## SUPPLIED INFORMATION
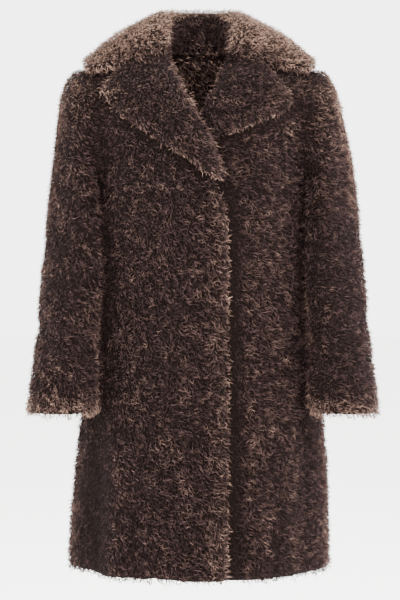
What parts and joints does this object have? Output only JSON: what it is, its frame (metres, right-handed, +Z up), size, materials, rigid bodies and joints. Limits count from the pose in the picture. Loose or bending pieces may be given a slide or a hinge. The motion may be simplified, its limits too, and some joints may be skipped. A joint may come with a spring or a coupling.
{
  "type": "faux fur coat",
  "caption": "Knee-length faux fur coat with a wide turned-down collar, notched lapels and long set-in sleeves, hollow as worn.",
  "frame": {"origin": "midway between the two points where the shoulder seams meet the neck, where the wearer's shoulders hold the coat", "axes": "+Z up along the wearer's back, +X towards the wearer's left sleeve, -Y out of the front opening"},
  "size_m": [0.596, 0.3047, 0.9826],
  "materials": {
    "faux_fur": "curly long pile, matt, dark brown with taupe tips",
    "faux_fur_inside": "curly long pile, matt, dark brown"
  },
  "bodies": {
    "root": {"back": "faux_fur", "back_neck_facing": "faux_fur_inside", "collar": "faux_fur", "front_right": "faux_fur", "front_left": "faux_fur", "lapel_right": "faux_fur", "lapel_left": "faux_fur", "sleeve_right": "faux_fur", "sleeve_left": "faux_fur"}
  },
  "joints": []
}
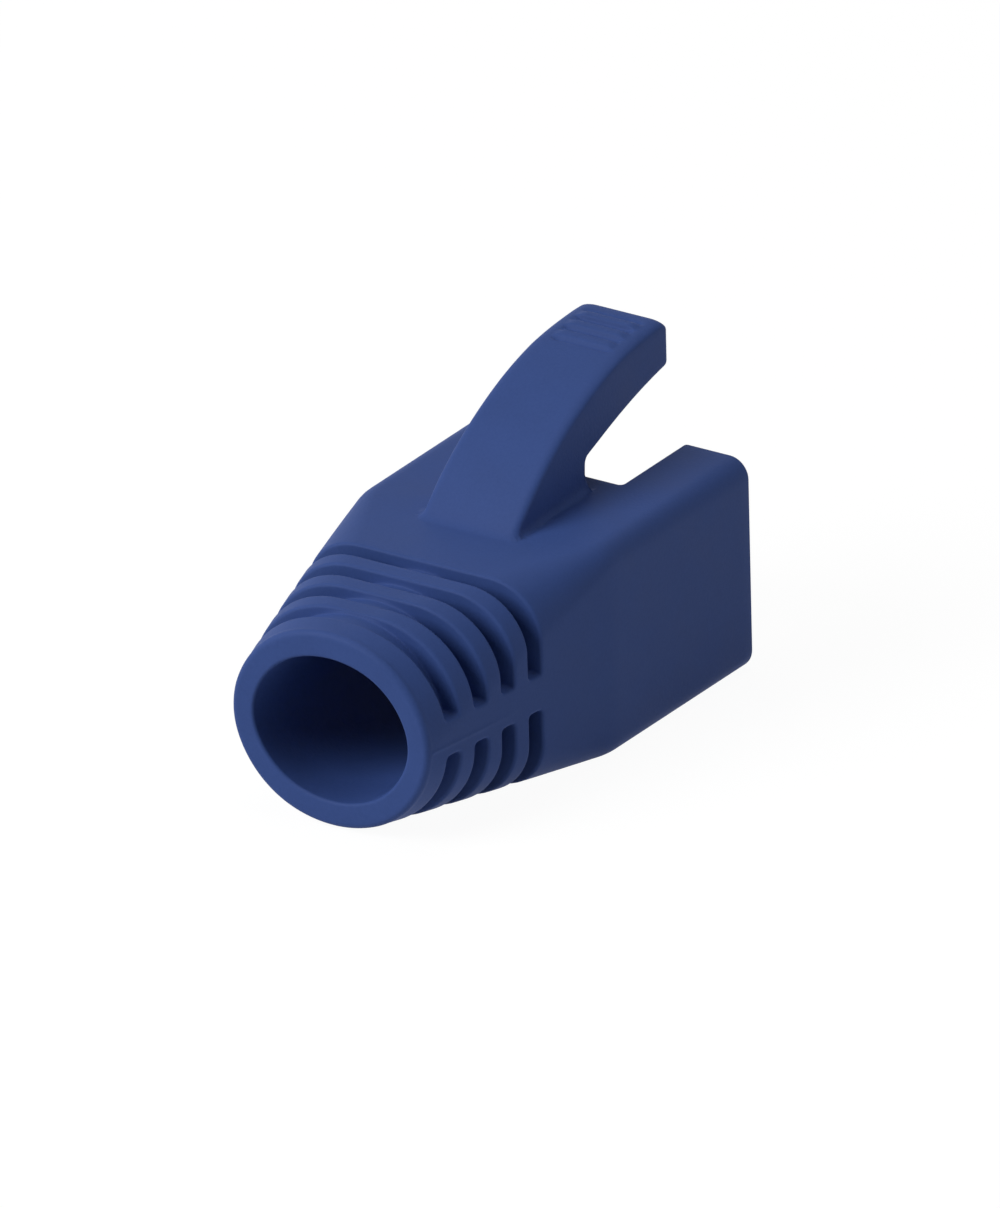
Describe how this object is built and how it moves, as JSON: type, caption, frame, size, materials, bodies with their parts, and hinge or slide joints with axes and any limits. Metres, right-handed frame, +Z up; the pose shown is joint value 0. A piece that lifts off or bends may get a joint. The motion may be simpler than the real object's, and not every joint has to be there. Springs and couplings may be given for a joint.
{
  "type": "rj45 strain relief boot",
  "caption": "Snagless strain relief boot for a modular network plug: square sleeve, grooved neck with an oval cable mouth, and a curved lever over the latch notch.",
  "frame": {"origin": "on the table under the middle of the boot", "axes": "+Z up through the lever, +Y along the cable from the oval mouth towards the plug end, +X across"},
  "size_m": [0.0136, 0.025, 0.0162],
  "materials": {
    "blue_soft_plastic": "soft moulded plastic, matte, dark blue"
  },
  "bodies": {
    "root": {"strain_relief_boot": "blue_soft_plastic"}
  },
  "joints": []
}
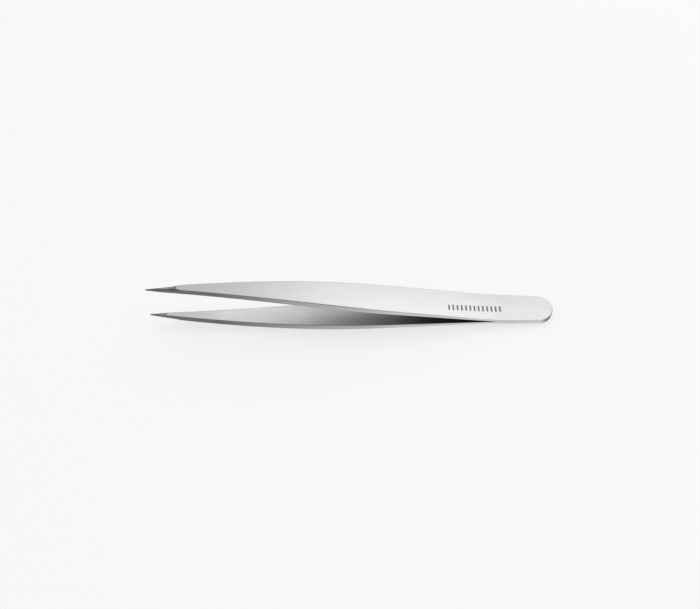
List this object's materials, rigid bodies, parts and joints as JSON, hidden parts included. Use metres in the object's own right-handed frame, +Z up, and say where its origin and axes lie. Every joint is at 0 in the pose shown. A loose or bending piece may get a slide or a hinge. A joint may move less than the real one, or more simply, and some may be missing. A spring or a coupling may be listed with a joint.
{
  "type": "precision tweezers",
  "caption": "Straight fine-point tweezers: slim steel arms welded at a rounded heel, thin and springy at the back, thicker and tapering to needle tips that meet on small gripping facets.",
  "frame": {"origin": "centre of the bounding box's footprint, on the table that the tweezers lie on", "axes": "+Z up, +X from the tips to the heel, +Y across the width; the tweezers lie on the lower arm's belly and the heel end, so the mid-plane between the arms slopes down towards the heel by about 4 degrees"},
  "size_m": [0.1202, 0.01, 0.0159],
  "materials": {
    "satin_steel": "fine lengthwise satin brushing, edges polished",
    "weld_steel": "dull fused metal"
  },
  "bodies": {
    "heel": {"upper_heel": "satin_steel", "lower_heel": "satin_steel", "spot_welds": "weld_steel"},
    "upper_arm": {"upper_arm": "satin_steel"},
    "lower_arm": {"lower_arm": "satin_steel"}
  },
  "joints": [
    {"name": "upper_flexure", "type": "hinge", "parent": "heel", "child": "upper_arm", "pos_m": [0.03516, 0, 0.0038], "axis": [0, -1, 0], "range_deg": [0, 3.3], "stiffness_Nm_per_rad": 4},
    {"name": "lower_flexure", "type": "hinge", "parent": "heel", "child": "lower_arm", "pos_m": [0.03501, 0, 0.00161], "axis": [0, 1, 0], "range_deg": [0, 3.3], "stiffness_Nm_per_rad": 4}
  ]
}
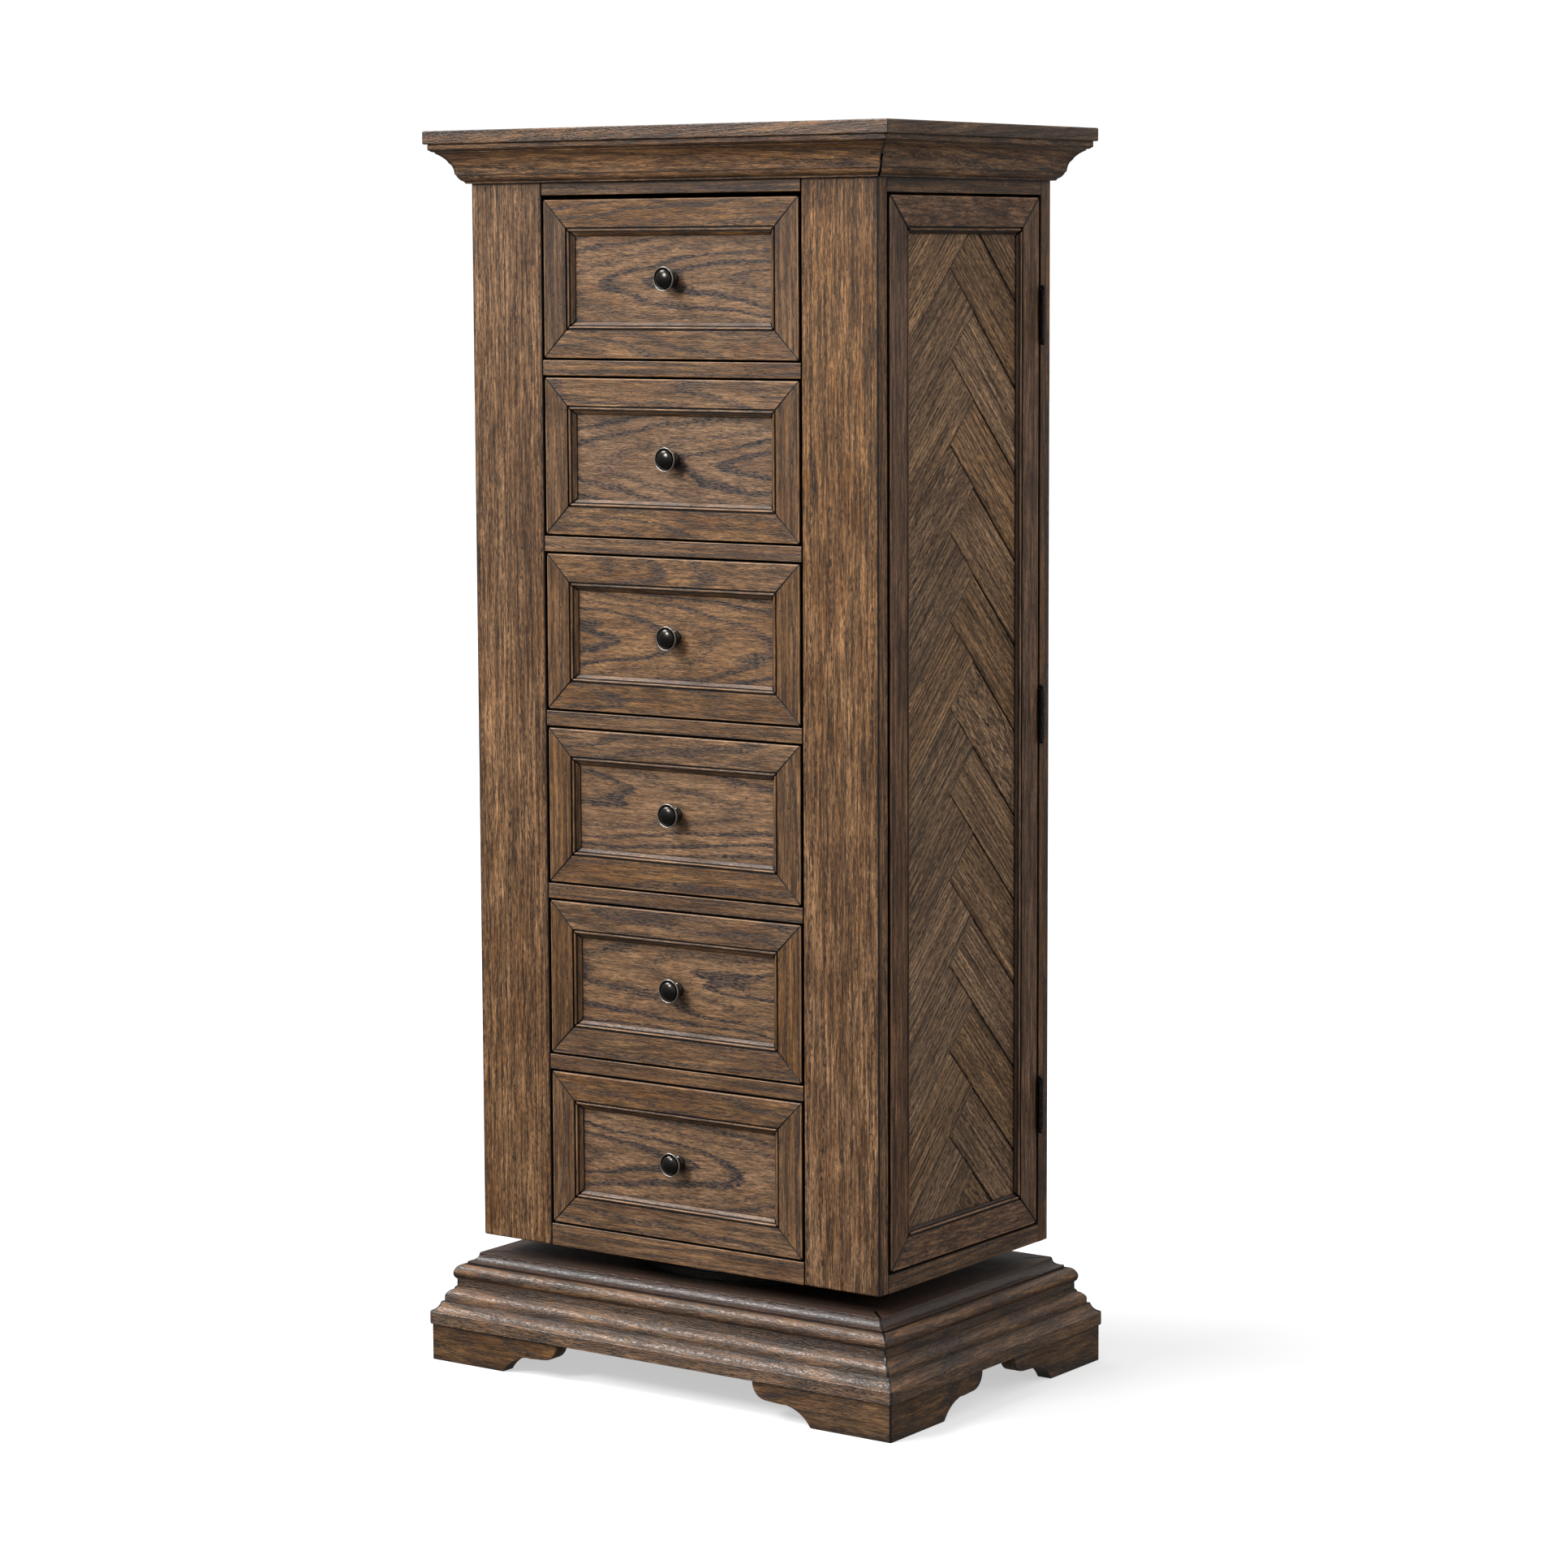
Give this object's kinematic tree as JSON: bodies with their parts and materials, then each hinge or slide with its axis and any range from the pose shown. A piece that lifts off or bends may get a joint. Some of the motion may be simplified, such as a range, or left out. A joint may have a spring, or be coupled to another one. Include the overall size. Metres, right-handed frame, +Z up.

## AIM OF THE TASK
Output every line above without altering anything.

## FINAL RESULT
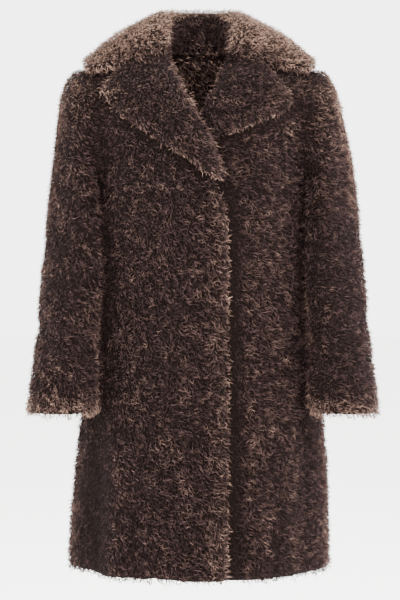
What parts and joints does this object have? Output only JSON: what it is, its frame (metres, right-handed, +Z up), size, materials, rigid bodies and joints. Limits count from the pose in the picture. Loose or bending pieces may be given a slide or a hinge. The motion may be simplified, its limits too, and some joints may be skipped. A joint may come with a spring or a coupling.
{
  "type": "faux fur coat",
  "caption": "Knee-length faux fur coat with a wide turned-down collar, notched lapels and long set-in sleeves, hollow as worn.",
  "frame": {"origin": "midway between the two points where the shoulder seams meet the neck, where the wearer's shoulders hold the coat", "axes": "+Z up along the wearer's back, +X towards the wearer's left sleeve, -Y out of the front opening"},
  "size_m": [0.596, 0.3047, 0.9826],
  "materials": {
    "faux_fur": "curly long pile, matt, dark brown with taupe tips",
    "faux_fur_inside": "curly long pile, matt, dark brown"
  },
  "bodies": {
    "root": {"back": "faux_fur", "back_neck_facing": "faux_fur_inside", "collar": "faux_fur", "front_right": "faux_fur", "front_left": "faux_fur", "lapel_right": "faux_fur", "lapel_left": "faux_fur", "sleeve_right": "faux_fur", "sleeve_left": "faux_fur"}
  },
  "joints": []
}
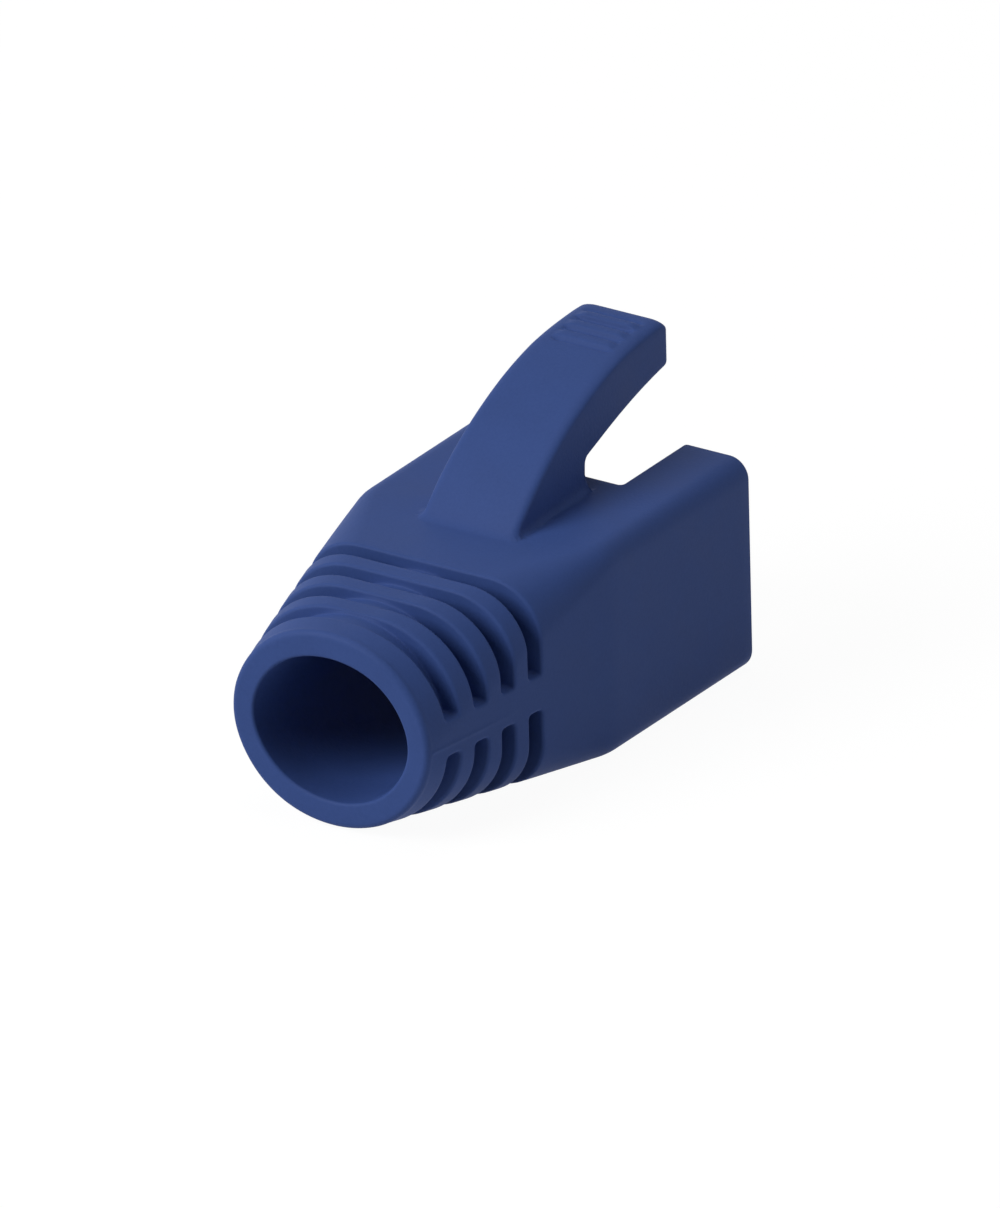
Describe how this object is built and how it moves, as JSON: type, caption, frame, size, materials, bodies with their parts, and hinge or slide joints with axes and any limits. Metres, right-handed frame, +Z up; the pose shown is joint value 0. A piece that lifts off or bends may get a joint. The motion may be simpler than the real object's, and not every joint has to be there. Springs and couplings may be given for a joint.
{
  "type": "rj45 strain relief boot",
  "caption": "Snagless strain relief boot for a modular network plug: square sleeve, grooved neck with an oval cable mouth, and a curved lever over the latch notch.",
  "frame": {"origin": "on the table under the middle of the boot", "axes": "+Z up through the lever, +Y along the cable from the oval mouth towards the plug end, +X across"},
  "size_m": [0.0136, 0.025, 0.0162],
  "materials": {
    "blue_soft_plastic": "soft moulded plastic, matte, dark blue"
  },
  "bodies": {
    "root": {"strain_relief_boot": "blue_soft_plastic"}
  },
  "joints": []
}
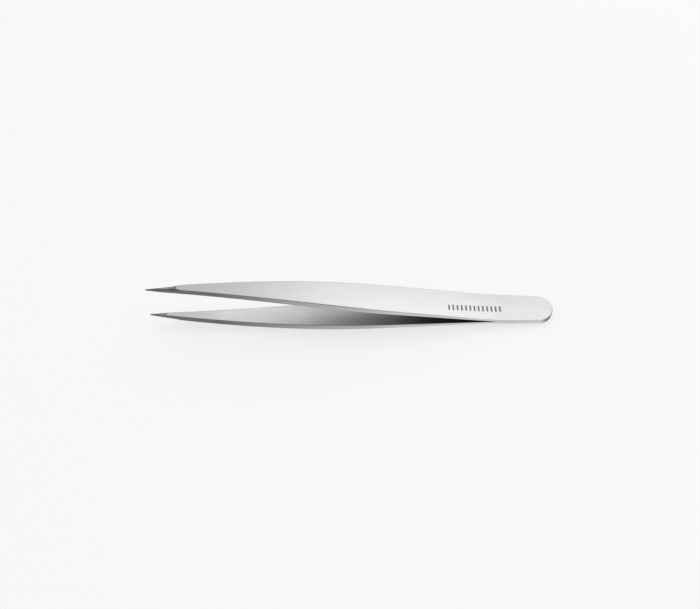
List this object's materials, rigid bodies, parts and joints as JSON, hidden parts included. Use metres in the object's own right-handed frame, +Z up, and say where its origin and axes lie. Every joint is at 0 in the pose shown. A loose or bending piece may get a slide or a hinge. A joint may move less than the real one, or more simply, and some may be missing. A spring or a coupling may be listed with a joint.
{
  "type": "precision tweezers",
  "caption": "Straight fine-point tweezers: slim steel arms welded at a rounded heel, thin and springy at the back, thicker and tapering to needle tips that meet on small gripping facets.",
  "frame": {"origin": "centre of the bounding box's footprint, on the table that the tweezers lie on", "axes": "+Z up, +X from the tips to the heel, +Y across the width; the tweezers lie on the lower arm's belly and the heel end, so the mid-plane between the arms slopes down towards the heel by about 4 degrees"},
  "size_m": [0.1202, 0.01, 0.0159],
  "materials": {
    "satin_steel": "fine lengthwise satin brushing, edges polished",
    "weld_steel": "dull fused metal"
  },
  "bodies": {
    "heel": {"upper_heel": "satin_steel", "lower_heel": "satin_steel", "spot_welds": "weld_steel"},
    "upper_arm": {"upper_arm": "satin_steel"},
    "lower_arm": {"lower_arm": "satin_steel"}
  },
  "joints": [
    {"name": "upper_flexure", "type": "hinge", "parent": "heel", "child": "upper_arm", "pos_m": [0.03516, 0, 0.0038], "axis": [0, -1, 0], "range_deg": [0, 3.3], "stiffness_Nm_per_rad": 4},
    {"name": "lower_flexure", "type": "hinge", "parent": "heel", "child": "lower_arm", "pos_m": [0.03501, 0, 0.00161], "axis": [0, 1, 0], "range_deg": [0, 3.3], "stiffness_Nm_per_rad": 4}
  ]
}
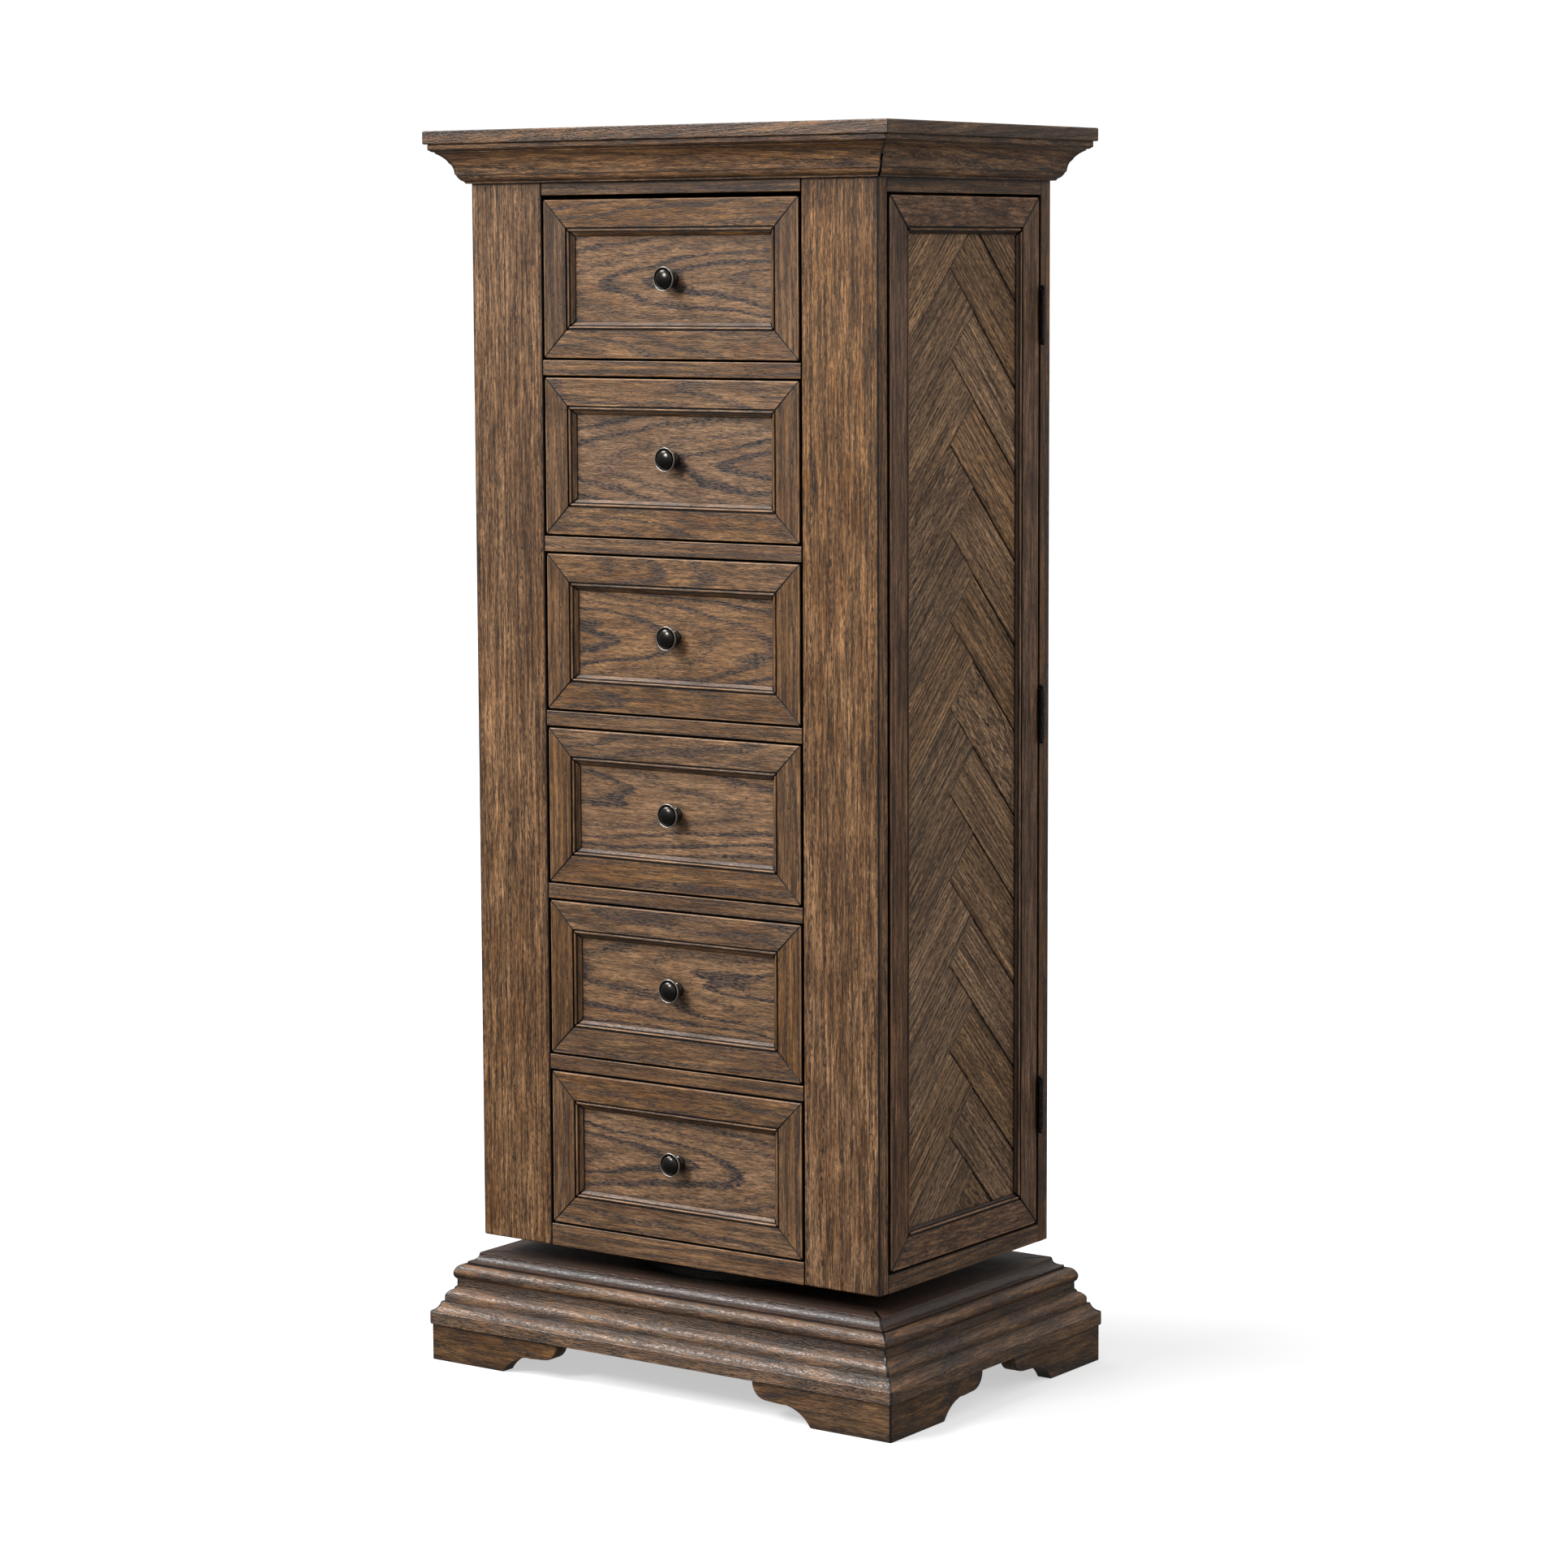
Give this object's kinematic tree as JSON: bodies with their parts and materials, then each hinge or slide with its axis and any range from the pose shown. A piece that lifts off or bends may get a joint. Some of the motion may be simplified, such as a range, or left out. A joint may have a spring, or be coupled to another one. Include the overall size. Metres, right-handed frame, +Z up.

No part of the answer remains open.